■ **OBJECTIVE**: Could you output each line of the data that follows exactly?
** start MATERIAL PROVIDED **
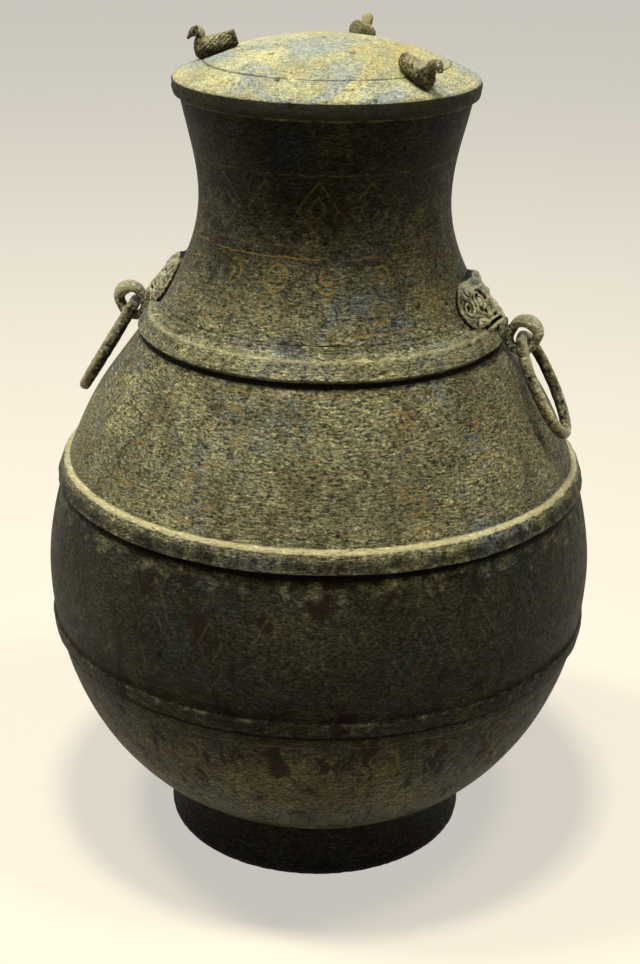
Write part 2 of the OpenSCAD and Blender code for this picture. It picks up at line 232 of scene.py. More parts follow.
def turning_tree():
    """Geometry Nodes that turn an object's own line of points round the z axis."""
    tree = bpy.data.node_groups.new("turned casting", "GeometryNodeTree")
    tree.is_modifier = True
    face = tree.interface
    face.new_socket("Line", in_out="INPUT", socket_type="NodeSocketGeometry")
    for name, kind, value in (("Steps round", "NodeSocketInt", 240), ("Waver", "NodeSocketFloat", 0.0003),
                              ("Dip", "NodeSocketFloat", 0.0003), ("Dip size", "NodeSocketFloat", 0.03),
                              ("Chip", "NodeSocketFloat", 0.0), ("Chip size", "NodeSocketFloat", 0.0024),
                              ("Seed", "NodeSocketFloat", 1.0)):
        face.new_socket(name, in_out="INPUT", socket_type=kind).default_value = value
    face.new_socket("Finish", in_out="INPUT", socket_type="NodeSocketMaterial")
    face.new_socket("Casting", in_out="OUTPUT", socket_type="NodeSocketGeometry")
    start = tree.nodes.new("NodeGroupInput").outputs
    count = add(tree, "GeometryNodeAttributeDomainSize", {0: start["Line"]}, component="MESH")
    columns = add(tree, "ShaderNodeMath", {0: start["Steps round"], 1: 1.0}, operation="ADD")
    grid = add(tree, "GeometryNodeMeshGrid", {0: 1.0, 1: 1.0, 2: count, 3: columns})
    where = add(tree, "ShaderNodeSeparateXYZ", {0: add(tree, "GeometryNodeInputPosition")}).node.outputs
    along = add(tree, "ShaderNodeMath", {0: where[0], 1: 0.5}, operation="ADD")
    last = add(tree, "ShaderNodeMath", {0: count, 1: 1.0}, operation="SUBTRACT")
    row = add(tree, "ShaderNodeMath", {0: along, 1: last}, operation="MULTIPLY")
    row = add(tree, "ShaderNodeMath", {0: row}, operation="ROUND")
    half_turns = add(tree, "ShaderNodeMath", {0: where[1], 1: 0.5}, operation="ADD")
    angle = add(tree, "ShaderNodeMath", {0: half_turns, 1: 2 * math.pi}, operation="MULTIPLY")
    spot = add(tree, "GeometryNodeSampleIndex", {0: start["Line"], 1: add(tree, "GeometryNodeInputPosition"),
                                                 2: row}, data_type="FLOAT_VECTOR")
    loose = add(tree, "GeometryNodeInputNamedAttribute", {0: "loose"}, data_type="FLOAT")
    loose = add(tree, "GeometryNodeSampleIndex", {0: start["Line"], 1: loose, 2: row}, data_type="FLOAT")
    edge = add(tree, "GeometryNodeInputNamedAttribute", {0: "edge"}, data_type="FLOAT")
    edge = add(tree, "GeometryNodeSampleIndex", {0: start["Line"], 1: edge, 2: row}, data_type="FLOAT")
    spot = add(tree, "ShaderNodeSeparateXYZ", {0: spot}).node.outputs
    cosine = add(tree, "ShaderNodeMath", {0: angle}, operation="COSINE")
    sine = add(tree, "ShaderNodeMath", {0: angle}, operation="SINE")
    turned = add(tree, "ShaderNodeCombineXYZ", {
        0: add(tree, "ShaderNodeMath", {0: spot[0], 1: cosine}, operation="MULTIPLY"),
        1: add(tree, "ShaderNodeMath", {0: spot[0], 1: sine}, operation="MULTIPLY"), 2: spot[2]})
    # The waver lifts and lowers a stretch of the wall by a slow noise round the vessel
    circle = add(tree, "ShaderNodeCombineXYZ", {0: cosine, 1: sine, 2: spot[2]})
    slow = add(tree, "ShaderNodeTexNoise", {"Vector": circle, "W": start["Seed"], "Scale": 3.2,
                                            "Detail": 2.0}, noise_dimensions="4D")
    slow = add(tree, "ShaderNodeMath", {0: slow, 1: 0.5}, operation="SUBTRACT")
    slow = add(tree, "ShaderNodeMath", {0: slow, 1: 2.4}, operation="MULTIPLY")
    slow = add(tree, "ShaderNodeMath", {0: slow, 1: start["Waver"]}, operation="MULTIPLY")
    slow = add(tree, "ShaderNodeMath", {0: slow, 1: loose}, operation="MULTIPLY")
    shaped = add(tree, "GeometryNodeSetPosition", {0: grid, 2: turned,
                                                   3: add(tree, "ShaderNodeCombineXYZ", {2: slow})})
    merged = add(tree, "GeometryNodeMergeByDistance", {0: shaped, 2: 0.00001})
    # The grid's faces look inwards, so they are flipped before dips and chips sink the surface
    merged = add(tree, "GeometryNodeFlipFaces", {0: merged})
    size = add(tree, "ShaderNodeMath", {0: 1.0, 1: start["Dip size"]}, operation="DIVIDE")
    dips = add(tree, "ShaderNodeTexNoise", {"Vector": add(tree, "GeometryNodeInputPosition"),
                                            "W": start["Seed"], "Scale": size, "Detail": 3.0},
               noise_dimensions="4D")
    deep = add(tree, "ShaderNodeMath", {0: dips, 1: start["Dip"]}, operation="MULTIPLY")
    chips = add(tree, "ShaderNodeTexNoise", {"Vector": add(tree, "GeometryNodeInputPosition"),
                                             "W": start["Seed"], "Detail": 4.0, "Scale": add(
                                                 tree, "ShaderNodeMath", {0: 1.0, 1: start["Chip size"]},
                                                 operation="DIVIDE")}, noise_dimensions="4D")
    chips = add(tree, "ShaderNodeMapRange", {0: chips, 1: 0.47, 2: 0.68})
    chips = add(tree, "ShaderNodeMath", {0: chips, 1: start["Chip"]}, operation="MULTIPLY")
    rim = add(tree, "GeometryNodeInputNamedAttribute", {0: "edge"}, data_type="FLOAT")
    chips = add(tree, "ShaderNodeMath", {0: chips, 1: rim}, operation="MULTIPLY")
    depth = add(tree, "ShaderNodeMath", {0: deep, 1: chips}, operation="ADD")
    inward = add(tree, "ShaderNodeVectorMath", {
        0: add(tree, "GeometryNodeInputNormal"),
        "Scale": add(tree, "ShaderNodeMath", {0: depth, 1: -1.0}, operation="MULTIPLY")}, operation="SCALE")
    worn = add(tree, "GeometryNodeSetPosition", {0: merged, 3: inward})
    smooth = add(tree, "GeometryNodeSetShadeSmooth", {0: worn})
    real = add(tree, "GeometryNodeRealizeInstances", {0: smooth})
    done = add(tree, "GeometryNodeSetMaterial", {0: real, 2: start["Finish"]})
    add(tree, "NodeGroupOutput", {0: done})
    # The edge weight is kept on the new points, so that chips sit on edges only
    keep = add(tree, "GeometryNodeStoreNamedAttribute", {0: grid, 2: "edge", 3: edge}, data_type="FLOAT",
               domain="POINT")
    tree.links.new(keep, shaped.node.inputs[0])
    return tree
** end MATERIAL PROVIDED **
■ **SOLUTION**:
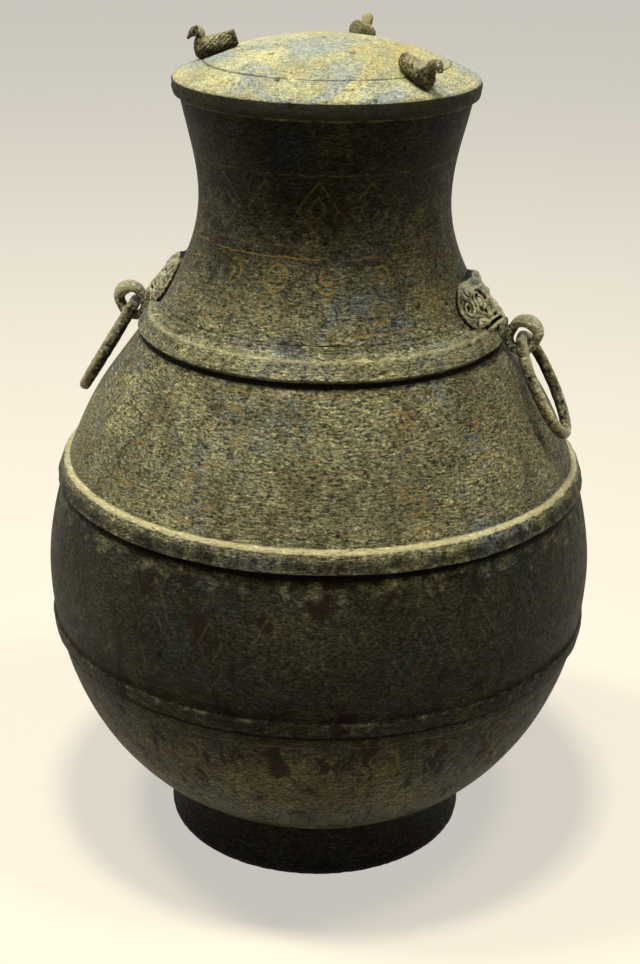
Write part 2 of the OpenSCAD and Blender code for this picture. It picks up at line 232 of scene.py. More parts follow.
def turning_tree():
    """Geometry Nodes that turn an object's own line of points round the z axis."""
    tree = bpy.data.node_groups.new("turned casting", "GeometryNodeTree")
    tree.is_modifier = True
    face = tree.interface
    face.new_socket("Line", in_out="INPUT", socket_type="NodeSocketGeometry")
    for name, kind, value in (("Steps round", "NodeSocketInt", 240), ("Waver", "NodeSocketFloat", 0.0003),
                              ("Dip", "NodeSocketFloat", 0.0003), ("Dip size", "NodeSocketFloat", 0.03),
                              ("Chip", "NodeSocketFloat", 0.0), ("Chip size", "NodeSocketFloat", 0.0024),
                              ("Seed", "NodeSocketFloat", 1.0)):
        face.new_socket(name, in_out="INPUT", socket_type=kind).default_value = value
    face.new_socket("Finish", in_out="INPUT", socket_type="NodeSocketMaterial")
    face.new_socket("Casting", in_out="OUTPUT", socket_type="NodeSocketGeometry")
    start = tree.nodes.new("NodeGroupInput").outputs
    count = add(tree, "GeometryNodeAttributeDomainSize", {0: start["Line"]}, component="MESH")
    columns = add(tree, "ShaderNodeMath", {0: start["Steps round"], 1: 1.0}, operation="ADD")
    grid = add(tree, "GeometryNodeMeshGrid", {0: 1.0, 1: 1.0, 2: count, 3: columns})
    where = add(tree, "ShaderNodeSeparateXYZ", {0: add(tree, "GeometryNodeInputPosition")}).node.outputs
    along = add(tree, "ShaderNodeMath", {0: where[0], 1: 0.5}, operation="ADD")
    last = add(tree, "ShaderNodeMath", {0: count, 1: 1.0}, operation="SUBTRACT")
    row = add(tree, "ShaderNodeMath", {0: along, 1: last}, operation="MULTIPLY")
    row = add(tree, "ShaderNodeMath", {0: row}, operation="ROUND")
    half_turns = add(tree, "ShaderNodeMath", {0: where[1], 1: 0.5}, operation="ADD")
    angle = add(tree, "ShaderNodeMath", {0: half_turns, 1: 2 * math.pi}, operation="MULTIPLY")
    spot = add(tree, "GeometryNodeSampleIndex", {0: start["Line"], 1: add(tree, "GeometryNodeInputPosition"),
                                                 2: row}, data_type="FLOAT_VECTOR")
    loose = add(tree, "GeometryNodeInputNamedAttribute", {0: "loose"}, data_type="FLOAT")
    loose = add(tree, "GeometryNodeSampleIndex", {0: start["Line"], 1: loose, 2: row}, data_type="FLOAT")
    edge = add(tree, "GeometryNodeInputNamedAttribute", {0: "edge"}, data_type="FLOAT")
    edge = add(tree, "GeometryNodeSampleIndex", {0: start["Line"], 1: edge, 2: row}, data_type="FLOAT")
    spot = add(tree, "ShaderNodeSeparateXYZ", {0: spot}).node.outputs
    cosine = add(tree, "ShaderNodeMath", {0: angle}, operation="COSINE")
    sine = add(tree, "ShaderNodeMath", {0: angle}, operation="SINE")
    turned = add(tree, "ShaderNodeCombineXYZ", {
        0: add(tree, "ShaderNodeMath", {0: spot[0], 1: cosine}, operation="MULTIPLY"),
        1: add(tree, "ShaderNodeMath", {0: spot[0], 1: sine}, operation="MULTIPLY"), 2: spot[2]})
    # The waver lifts and lowers a stretch of the wall by a slow noise round the vessel
    circle = add(tree, "ShaderNodeCombineXYZ", {0: cosine, 1: sine, 2: spot[2]})
    slow = add(tree, "ShaderNodeTexNoise", {"Vector": circle, "W": start["Seed"], "Scale": 3.2,
                                            "Detail": 2.0}, noise_dimensions="4D")
    slow = add(tree, "ShaderNodeMath", {0: slow, 1: 0.5}, operation="SUBTRACT")
    slow = add(tree, "ShaderNodeMath", {0: slow, 1: 2.4}, operation="MULTIPLY")
    slow = add(tree, "ShaderNodeMath", {0: slow, 1: start["Waver"]}, operation="MULTIPLY")
    slow = add(tree, "ShaderNodeMath", {0: slow, 1: loose}, operation="MULTIPLY")
    shaped = add(tree, "GeometryNodeSetPosition", {0: grid, 2: turned,
                                                   3: add(tree, "ShaderNodeCombineXYZ", {2: slow})})
    merged = add(tree, "GeometryNodeMergeByDistance", {0: shaped, 2: 0.00001})
    # The grid's faces look inwards, so they are flipped before dips and chips sink the surface
    merged = add(tree, "GeometryNodeFlipFaces", {0: merged})
    size = add(tree, "ShaderNodeMath", {0: 1.0, 1: start["Dip size"]}, operation="DIVIDE")
    dips = add(tree, "ShaderNodeTexNoise", {"Vector": add(tree, "GeometryNodeInputPosition"),
                                            "W": start["Seed"], "Scale": size, "Detail": 3.0},
               noise_dimensions="4D")
    deep = add(tree, "ShaderNodeMath", {0: dips, 1: start["Dip"]}, operation="MULTIPLY")
    chips = add(tree, "ShaderNodeTexNoise", {"Vector": add(tree, "GeometryNodeInputPosition"),
                                             "W": start["Seed"], "Detail": 4.0, "Scale": add(
                                                 tree, "ShaderNodeMath", {0: 1.0, 1: start["Chip size"]},
                                                 operation="DIVIDE")}, noise_dimensions="4D")
    chips = add(tree, "ShaderNodeMapRange", {0: chips, 1: 0.47, 2: 0.68})
    chips = add(tree, "ShaderNodeMath", {0: chips, 1: start["Chip"]}, operation="MULTIPLY")
    rim = add(tree, "GeometryNodeInputNamedAttribute", {0: "edge"}, data_type="FLOAT")
    chips = add(tree, "ShaderNodeMath", {0: chips, 1: rim}, operation="MULTIPLY")
    depth = add(tree, "ShaderNodeMath", {0: deep, 1: chips}, operation="ADD")
    inward = add(tree, "ShaderNodeVectorMath", {
        0: add(tree, "GeometryNodeInputNormal"),
        "Scale": add(tree, "ShaderNodeMath", {0: depth, 1: -1.0}, operation="MULTIPLY")}, operation="SCALE")
    worn = add(tree, "GeometryNodeSetPosition", {0: merged, 3: inward})
    smooth = add(tree, "GeometryNodeSetShadeSmooth", {0: worn})
    real = add(tree, "GeometryNodeRealizeInstances", {0: smooth})
    done = add(tree, "GeometryNodeSetMaterial", {0: real, 2: start["Finish"]})
    add(tree, "NodeGroupOutput", {0: done})
    # The edge weight is kept on the new points, so that chips sit on edges only
    keep = add(tree, "GeometryNodeStoreNamedAttribute", {0: grid, 2: "edge", 3: edge}, data_type="FLOAT",
               domain="POINT")
    tree.links.new(keep, shaped.node.inputs[0])
    return tree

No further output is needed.